• [Task requirements] Write out each line of the material again, word for word.

• [Information shown]

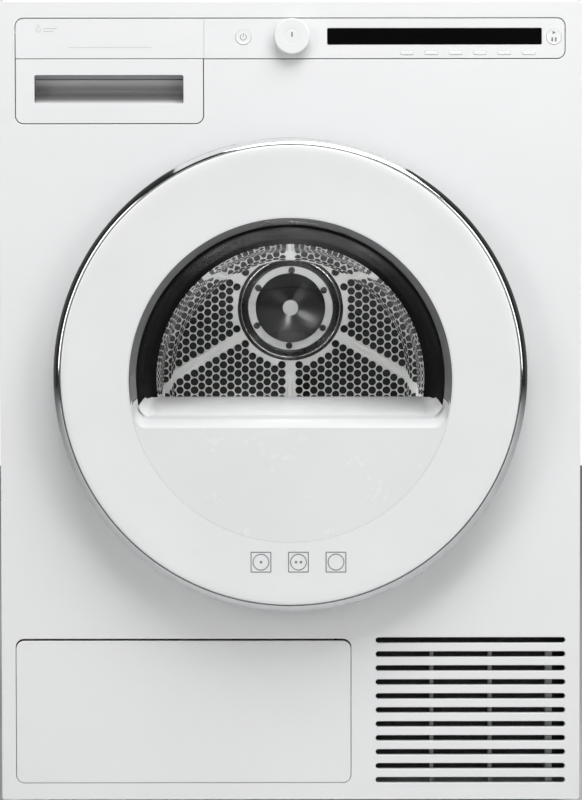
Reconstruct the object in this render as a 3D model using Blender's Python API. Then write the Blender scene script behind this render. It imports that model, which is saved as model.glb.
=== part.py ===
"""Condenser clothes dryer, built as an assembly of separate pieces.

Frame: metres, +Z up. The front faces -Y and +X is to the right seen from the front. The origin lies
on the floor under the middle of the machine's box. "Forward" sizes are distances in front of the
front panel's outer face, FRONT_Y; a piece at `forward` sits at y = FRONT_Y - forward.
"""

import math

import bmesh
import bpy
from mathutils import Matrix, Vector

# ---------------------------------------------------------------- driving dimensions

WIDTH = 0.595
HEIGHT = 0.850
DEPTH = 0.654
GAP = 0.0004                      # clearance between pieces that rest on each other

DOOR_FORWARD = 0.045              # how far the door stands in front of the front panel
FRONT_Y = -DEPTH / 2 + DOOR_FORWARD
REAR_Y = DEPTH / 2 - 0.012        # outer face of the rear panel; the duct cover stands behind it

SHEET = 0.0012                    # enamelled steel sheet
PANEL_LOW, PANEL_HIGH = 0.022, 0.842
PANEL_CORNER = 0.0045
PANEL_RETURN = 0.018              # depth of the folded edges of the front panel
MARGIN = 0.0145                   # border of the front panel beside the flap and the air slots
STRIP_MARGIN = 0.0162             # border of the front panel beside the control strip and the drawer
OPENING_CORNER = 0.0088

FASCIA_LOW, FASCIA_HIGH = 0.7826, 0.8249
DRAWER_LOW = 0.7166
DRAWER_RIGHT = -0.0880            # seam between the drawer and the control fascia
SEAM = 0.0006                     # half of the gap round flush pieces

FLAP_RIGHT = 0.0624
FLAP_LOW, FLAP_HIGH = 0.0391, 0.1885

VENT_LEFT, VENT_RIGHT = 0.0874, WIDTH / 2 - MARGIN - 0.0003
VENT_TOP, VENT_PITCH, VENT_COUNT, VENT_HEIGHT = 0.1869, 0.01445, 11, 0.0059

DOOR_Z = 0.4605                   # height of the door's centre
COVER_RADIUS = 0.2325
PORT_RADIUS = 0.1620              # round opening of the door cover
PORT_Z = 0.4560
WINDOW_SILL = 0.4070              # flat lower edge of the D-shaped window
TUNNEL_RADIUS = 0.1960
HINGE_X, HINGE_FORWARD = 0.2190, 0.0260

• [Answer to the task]
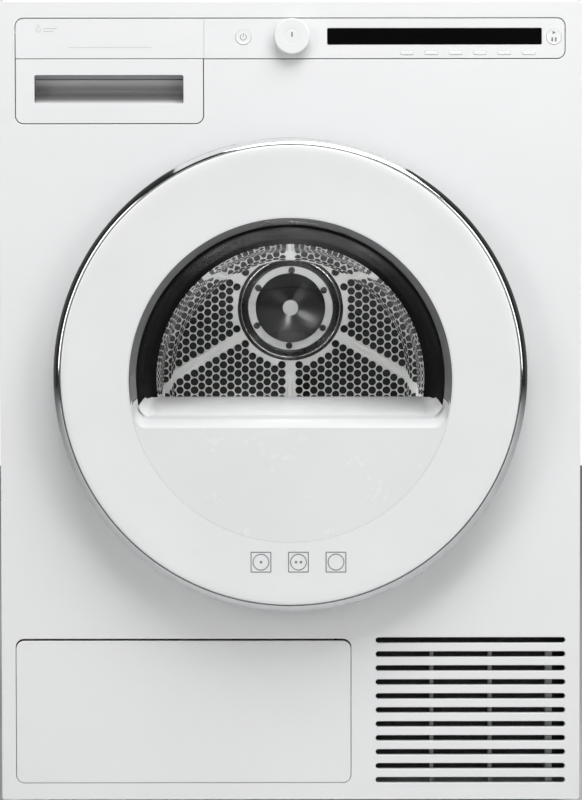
Reconstruct the object in this render as a 3D model using Blender's Python API. Then write the Blender scene script behind this render. It imports that model, which is saved as model.glb.
=== part.py ===
"""Condenser clothes dryer, built as an assembly of separate pieces.

Frame: metres, +Z up. The front faces -Y and +X is to the right seen from the front. The origin lies
on the floor under the middle of the machine's box. "Forward" sizes are distances in front of the
front panel's outer face, FRONT_Y; a piece at `forward` sits at y = FRONT_Y - forward.
"""

import math

import bmesh
import bpy
from mathutils import Matrix, Vector

# ---------------------------------------------------------------- driving dimensions

WIDTH = 0.595
HEIGHT = 0.850
DEPTH = 0.654
GAP = 0.0004                      # clearance between pieces that rest on each other

DOOR_FORWARD = 0.045              # how far the door stands in front of the front panel
FRONT_Y = -DEPTH / 2 + DOOR_FORWARD
REAR_Y = DEPTH / 2 - 0.012        # outer face of the rear panel; the duct cover stands behind it

SHEET = 0.0012                    # enamelled steel sheet
PANEL_LOW, PANEL_HIGH = 0.022, 0.842
PANEL_CORNER = 0.0045
PANEL_RETURN = 0.018              # depth of the folded edges of the front panel
MARGIN = 0.0145                   # border of the front panel beside the flap and the air slots
STRIP_MARGIN = 0.0162             # border of the front panel beside the control strip and the drawer
OPENING_CORNER = 0.0088

FASCIA_LOW, FASCIA_HIGH = 0.7826, 0.8249
DRAWER_LOW = 0.7166
DRAWER_RIGHT = -0.0880            # seam between the drawer and the control fascia
SEAM = 0.0006                     # half of the gap round flush pieces

FLAP_RIGHT = 0.0624
FLAP_LOW, FLAP_HIGH = 0.0391, 0.1885

VENT_LEFT, VENT_RIGHT = 0.0874, WIDTH / 2 - MARGIN - 0.0003
VENT_TOP, VENT_PITCH, VENT_COUNT, VENT_HEIGHT = 0.1869, 0.01445, 11, 0.0059

DOOR_Z = 0.4605                   # height of the door's centre
COVER_RADIUS = 0.2325
PORT_RADIUS = 0.1620              # round opening of the door cover
PORT_Z = 0.4560
WINDOW_SILL = 0.4070              # flat lower edge of the D-shaped window
TUNNEL_RADIUS = 0.1960
HINGE_X, HINGE_FORWARD = 0.2190, 0.0260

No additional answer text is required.